Northern has seen a 20% drop in the number of penalty fares issued in the first year since the government increased the fine to those travelling without a ticket to £100.
The train operator issued 41,234 penalty fares between 23 January and 23 December 2023 compared to 52,394 for the same period in 2022.
The £100 penalty fare came into effect on 23 January 2023, one year ago tomorrow.
Mark Powles, commercial and customer director at Northern, said: “This is a significant and much welcomed drop in the number of penalty fares issued.
“The appetite for ‘risking it’ has clearly taken a hit in the past 12 months – and the increase in the penalty fare is no doubt a factor.”
Northern has taken a multi-faceted approach to the issue of fare evasion in recent years, deploying revenue protection teams to known hotspots; introducing new technology to help expedite ticket checks at stations and on-board its trains; and clamping down on cases of digital fraud.
Mark added: “It’s worth remembering that upwards of 95% of our customers do the right thing and buy a ticket before they travel.
“The reduction in attempted fare evasion is a victory for taxpayers who ultimately foot the bill for those that try not to pay.”
Between 2005 and the price rise in 2023, the penalty fare had been just £20 – but it was felt by the industry that that figure was too low and was no longer an effective deterrent to would-be fare evaders.

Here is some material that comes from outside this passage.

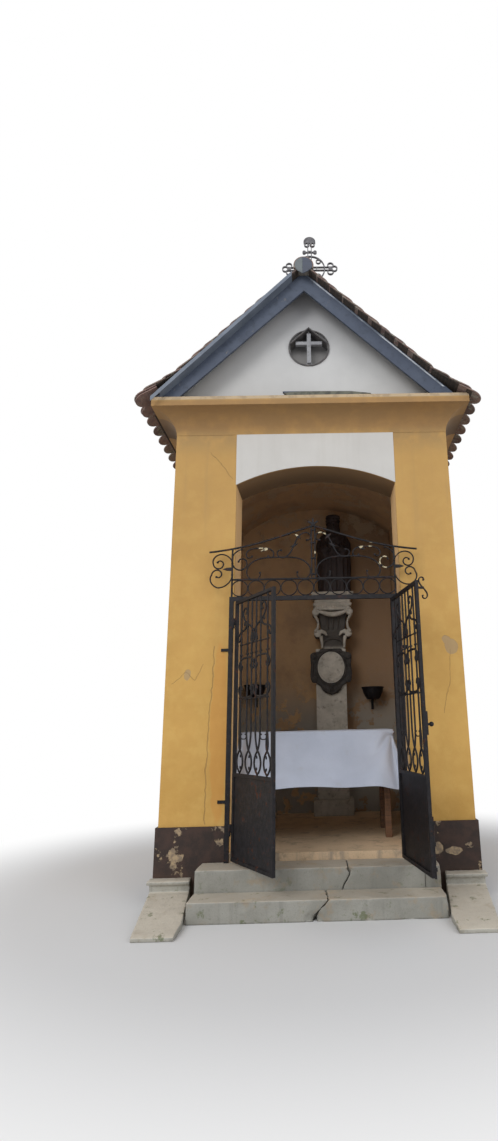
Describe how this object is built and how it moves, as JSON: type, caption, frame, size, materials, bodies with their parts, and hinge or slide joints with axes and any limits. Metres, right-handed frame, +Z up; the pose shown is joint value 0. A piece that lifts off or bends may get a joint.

As part of the government’s public consultation, 69% of respondents agreed that £20 was too low as a penalty fare.
Money raised through penalty fares issued by Northern will, in-line with other revenue income streams, be re-invested in the rail industry to improve the service offered to all customers.
Fare evaders are prosecuted under the provisions of the Regulation of Railways Act 1889 and the Railway Byelaws made pursuant to the Transport Act 2000. In cases of ticket fraud, perpetrators are prosecuted under the Fraud Act 2006.